__Set problem__: Set down, without alteration, the lines from the one that contains "obj.parent = None" through the final line of the material below.

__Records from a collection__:
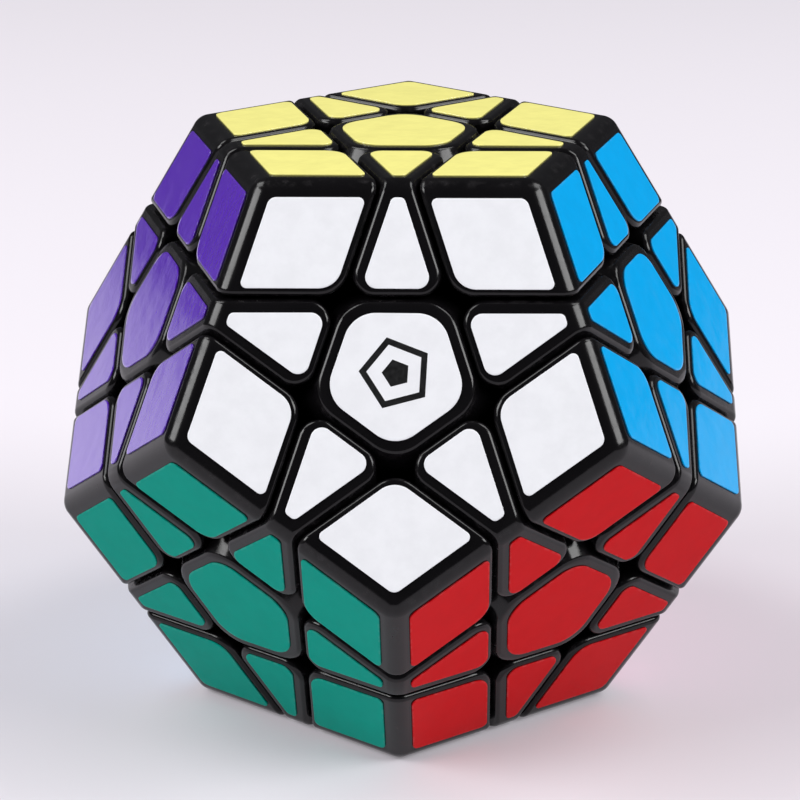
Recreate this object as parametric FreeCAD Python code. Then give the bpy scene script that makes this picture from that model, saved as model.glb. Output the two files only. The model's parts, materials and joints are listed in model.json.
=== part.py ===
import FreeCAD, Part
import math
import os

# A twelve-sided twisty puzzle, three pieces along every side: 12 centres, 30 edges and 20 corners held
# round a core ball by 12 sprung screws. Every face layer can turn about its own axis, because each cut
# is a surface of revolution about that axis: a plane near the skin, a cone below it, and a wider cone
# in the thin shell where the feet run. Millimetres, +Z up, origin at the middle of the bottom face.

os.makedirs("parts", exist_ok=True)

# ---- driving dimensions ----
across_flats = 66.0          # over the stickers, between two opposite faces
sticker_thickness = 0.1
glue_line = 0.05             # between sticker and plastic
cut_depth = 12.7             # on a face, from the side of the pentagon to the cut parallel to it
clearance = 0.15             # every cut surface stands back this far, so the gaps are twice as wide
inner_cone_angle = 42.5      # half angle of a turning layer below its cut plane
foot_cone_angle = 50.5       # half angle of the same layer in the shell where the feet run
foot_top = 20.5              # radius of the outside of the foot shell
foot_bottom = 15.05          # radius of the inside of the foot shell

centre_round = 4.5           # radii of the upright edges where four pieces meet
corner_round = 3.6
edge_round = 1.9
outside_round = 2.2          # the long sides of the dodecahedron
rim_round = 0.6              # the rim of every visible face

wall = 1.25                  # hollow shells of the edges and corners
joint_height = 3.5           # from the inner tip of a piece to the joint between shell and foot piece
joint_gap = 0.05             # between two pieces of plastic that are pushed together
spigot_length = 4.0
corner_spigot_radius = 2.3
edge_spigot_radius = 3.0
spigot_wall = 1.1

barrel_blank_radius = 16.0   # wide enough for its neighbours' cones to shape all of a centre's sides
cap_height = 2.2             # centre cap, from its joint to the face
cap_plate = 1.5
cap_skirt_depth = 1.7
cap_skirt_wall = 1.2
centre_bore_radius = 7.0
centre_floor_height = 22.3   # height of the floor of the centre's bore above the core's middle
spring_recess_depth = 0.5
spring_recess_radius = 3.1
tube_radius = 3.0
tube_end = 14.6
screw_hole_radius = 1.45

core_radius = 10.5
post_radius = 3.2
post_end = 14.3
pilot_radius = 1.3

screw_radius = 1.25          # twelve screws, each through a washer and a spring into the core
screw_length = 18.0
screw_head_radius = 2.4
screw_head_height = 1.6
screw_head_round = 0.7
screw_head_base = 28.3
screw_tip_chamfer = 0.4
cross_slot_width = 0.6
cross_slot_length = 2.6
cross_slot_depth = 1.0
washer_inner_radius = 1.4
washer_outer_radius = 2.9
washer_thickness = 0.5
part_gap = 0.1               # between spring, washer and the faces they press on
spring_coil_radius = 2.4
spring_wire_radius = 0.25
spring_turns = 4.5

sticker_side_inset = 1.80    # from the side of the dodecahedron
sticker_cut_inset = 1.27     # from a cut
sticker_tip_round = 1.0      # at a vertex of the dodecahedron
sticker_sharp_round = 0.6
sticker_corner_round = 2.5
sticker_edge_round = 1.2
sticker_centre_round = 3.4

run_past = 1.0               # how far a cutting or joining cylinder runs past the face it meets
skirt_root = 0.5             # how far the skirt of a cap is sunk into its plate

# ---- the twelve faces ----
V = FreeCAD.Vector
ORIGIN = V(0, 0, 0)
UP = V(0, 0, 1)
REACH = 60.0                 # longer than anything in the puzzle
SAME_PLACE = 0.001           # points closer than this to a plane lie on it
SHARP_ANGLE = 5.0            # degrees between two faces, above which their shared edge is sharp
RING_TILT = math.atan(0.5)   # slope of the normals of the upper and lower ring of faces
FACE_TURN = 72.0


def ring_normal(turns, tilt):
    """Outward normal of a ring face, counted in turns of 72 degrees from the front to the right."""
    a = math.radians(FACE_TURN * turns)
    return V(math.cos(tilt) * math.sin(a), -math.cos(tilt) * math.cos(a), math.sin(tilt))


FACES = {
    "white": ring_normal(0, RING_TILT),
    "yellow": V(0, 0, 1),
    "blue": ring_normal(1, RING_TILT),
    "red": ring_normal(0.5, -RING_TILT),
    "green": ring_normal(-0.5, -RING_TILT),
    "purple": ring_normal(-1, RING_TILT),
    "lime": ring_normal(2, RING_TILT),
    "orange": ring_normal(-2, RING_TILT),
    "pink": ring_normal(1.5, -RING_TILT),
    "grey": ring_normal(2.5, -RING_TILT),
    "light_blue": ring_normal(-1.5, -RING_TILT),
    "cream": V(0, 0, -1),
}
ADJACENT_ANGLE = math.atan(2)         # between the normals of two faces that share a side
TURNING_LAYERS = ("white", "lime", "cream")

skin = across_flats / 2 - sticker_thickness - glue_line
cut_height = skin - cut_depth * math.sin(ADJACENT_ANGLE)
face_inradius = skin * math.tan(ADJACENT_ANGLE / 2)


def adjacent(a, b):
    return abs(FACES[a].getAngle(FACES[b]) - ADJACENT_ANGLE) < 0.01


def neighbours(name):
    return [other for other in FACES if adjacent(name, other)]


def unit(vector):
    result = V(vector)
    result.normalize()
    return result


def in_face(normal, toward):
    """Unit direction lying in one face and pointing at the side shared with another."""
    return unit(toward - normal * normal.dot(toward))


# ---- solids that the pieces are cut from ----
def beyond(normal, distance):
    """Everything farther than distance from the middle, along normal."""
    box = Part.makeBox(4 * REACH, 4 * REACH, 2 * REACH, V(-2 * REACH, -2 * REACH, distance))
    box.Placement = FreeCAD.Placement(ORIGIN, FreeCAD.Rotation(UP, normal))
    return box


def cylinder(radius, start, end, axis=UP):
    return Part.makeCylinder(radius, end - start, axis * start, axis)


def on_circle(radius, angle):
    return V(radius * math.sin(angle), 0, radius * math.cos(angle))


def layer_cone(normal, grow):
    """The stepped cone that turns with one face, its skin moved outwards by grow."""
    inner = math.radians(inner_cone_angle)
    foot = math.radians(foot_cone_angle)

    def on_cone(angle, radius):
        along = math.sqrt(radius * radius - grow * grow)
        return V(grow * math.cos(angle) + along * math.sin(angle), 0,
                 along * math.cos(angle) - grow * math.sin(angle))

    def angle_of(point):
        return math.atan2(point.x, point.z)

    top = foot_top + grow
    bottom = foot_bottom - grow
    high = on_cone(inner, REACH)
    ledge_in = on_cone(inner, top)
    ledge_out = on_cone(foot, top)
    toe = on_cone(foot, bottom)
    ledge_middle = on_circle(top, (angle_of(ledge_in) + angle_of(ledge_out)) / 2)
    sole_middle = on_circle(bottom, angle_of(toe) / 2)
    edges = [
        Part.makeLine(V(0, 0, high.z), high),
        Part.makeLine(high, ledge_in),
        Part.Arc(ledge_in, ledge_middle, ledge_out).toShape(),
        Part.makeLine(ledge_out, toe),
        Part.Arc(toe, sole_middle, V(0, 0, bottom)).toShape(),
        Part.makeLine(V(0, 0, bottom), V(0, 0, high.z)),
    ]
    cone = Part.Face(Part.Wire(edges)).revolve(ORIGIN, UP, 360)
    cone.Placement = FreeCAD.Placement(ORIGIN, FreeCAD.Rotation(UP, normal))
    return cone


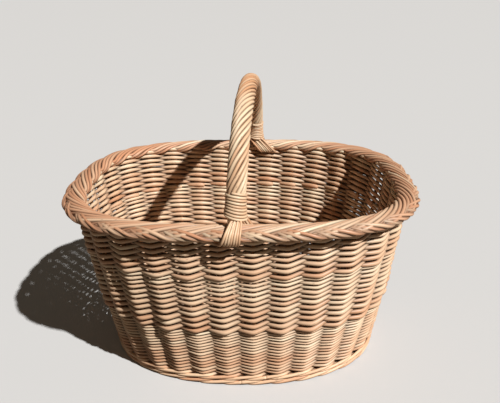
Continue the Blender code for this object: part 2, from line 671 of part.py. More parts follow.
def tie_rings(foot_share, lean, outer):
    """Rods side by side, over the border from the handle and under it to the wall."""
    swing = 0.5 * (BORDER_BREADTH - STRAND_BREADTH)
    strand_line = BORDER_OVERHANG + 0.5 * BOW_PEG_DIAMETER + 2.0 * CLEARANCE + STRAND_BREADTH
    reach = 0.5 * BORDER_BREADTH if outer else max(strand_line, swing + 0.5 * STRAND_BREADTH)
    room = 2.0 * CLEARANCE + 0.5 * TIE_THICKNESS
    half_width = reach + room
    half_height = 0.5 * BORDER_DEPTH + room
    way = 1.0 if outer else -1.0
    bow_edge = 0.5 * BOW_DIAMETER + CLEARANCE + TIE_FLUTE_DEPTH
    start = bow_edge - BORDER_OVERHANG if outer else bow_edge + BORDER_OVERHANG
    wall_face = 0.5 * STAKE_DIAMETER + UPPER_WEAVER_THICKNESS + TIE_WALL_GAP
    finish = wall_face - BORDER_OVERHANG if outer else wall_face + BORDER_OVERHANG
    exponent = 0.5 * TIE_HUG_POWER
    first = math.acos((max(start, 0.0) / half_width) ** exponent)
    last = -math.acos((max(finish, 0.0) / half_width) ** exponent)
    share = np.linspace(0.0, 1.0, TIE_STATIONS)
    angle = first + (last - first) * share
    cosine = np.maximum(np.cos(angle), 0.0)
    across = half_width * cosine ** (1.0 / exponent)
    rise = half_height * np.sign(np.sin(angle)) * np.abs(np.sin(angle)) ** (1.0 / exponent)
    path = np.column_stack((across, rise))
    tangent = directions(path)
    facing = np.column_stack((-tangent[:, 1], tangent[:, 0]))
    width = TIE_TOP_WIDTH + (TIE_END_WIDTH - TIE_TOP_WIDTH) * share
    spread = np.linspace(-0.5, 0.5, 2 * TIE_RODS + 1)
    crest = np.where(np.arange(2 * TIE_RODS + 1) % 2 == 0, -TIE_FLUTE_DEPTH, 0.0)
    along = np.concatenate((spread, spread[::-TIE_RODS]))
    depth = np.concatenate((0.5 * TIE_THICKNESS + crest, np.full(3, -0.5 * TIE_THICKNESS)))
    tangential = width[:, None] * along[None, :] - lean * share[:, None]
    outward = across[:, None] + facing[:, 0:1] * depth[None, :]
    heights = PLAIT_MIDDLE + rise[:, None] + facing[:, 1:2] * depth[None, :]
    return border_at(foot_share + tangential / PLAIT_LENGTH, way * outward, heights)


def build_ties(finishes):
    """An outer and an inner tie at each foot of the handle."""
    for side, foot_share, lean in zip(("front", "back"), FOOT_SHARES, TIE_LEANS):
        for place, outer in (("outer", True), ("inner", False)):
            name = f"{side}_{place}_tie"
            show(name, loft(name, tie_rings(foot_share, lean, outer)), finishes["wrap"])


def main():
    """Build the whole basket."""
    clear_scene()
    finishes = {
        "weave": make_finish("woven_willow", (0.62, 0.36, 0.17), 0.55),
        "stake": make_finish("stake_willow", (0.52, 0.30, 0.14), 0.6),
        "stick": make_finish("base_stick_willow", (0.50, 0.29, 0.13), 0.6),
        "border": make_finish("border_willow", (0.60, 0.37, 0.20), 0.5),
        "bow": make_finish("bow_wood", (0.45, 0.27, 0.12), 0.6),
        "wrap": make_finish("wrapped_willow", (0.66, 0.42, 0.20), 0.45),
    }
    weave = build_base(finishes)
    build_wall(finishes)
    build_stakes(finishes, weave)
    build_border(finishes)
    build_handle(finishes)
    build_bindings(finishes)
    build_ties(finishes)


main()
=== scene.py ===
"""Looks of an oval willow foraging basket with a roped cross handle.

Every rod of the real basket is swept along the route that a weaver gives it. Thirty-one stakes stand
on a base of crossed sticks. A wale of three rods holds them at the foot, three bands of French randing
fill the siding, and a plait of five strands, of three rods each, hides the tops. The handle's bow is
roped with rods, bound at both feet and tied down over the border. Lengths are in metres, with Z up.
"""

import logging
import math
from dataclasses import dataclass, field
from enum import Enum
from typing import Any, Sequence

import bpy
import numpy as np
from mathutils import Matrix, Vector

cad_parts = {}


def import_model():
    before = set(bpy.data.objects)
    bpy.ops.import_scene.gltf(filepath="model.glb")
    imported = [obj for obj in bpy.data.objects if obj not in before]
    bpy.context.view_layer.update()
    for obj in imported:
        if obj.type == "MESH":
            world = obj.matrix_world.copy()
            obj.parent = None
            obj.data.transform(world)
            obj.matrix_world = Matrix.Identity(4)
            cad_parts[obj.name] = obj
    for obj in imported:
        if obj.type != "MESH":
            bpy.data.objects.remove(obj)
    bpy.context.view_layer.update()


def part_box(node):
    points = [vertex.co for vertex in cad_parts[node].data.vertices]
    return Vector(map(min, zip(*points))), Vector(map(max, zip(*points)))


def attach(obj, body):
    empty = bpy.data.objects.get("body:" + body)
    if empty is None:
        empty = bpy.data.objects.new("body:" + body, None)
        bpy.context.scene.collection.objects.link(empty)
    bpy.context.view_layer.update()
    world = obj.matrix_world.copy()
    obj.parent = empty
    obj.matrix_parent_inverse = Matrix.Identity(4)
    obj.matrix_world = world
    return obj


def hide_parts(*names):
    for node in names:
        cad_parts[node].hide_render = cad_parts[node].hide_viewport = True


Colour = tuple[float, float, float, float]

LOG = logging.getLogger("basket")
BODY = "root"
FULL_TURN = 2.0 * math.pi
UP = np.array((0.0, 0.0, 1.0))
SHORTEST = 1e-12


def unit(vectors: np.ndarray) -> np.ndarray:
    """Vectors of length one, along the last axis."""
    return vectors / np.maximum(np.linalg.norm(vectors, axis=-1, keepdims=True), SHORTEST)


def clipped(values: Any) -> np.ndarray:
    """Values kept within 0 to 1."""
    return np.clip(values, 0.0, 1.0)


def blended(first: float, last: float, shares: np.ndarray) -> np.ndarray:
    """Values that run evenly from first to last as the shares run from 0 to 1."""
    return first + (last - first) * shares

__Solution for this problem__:
            obj.parent = None
            obj.data.transform(world)
            obj.matrix_world = Matrix.Identity(4)
            cad_parts[obj.name] = obj
    for obj in imported:
        if obj.type != "MESH":
            bpy.data.objects.remove(obj)
    bpy.context.view_layer.update()


def part_box(node):
    points = [vertex.co for vertex in cad_parts[node].data.vertices]
    return Vector(map(min, zip(*points))), Vector(map(max, zip(*points)))


def attach(obj, body):
    empty = bpy.data.objects.get("body:" + body)
    if empty is None:
        empty = bpy.data.objects.new("body:" + body, None)
        bpy.context.scene.collection.objects.link(empty)
    bpy.context.view_layer.update()
    world = obj.matrix_world.copy()
    obj.parent = empty
    obj.matrix_parent_inverse = Matrix.Identity(4)
    obj.matrix_world = world
    return obj


def hide_parts(*names):
    for node in names:
        cad_parts[node].hide_render = cad_parts[node].hide_viewport = True


Colour = tuple[float, float, float, float]

LOG = logging.getLogger("basket")
BODY = "root"
FULL_TURN = 2.0 * math.pi
UP = np.array((0.0, 0.0, 1.0))
SHORTEST = 1e-12


def unit(vectors: np.ndarray) -> np.ndarray:
    """Vectors of length one, along the last axis."""
    return vectors / np.maximum(np.linalg.norm(vectors, axis=-1, keepdims=True), SHORTEST)


def clipped(values: Any) -> np.ndarray:
    """Values kept within 0 to 1."""
    return np.clip(values, 0.0, 1.0)


def blended(first: float, last: float, shares: np.ndarray) -> np.ndarray:
    """Values that run evenly from first to last as the shares run from 0 to 1."""
    return first + (last - first) * shares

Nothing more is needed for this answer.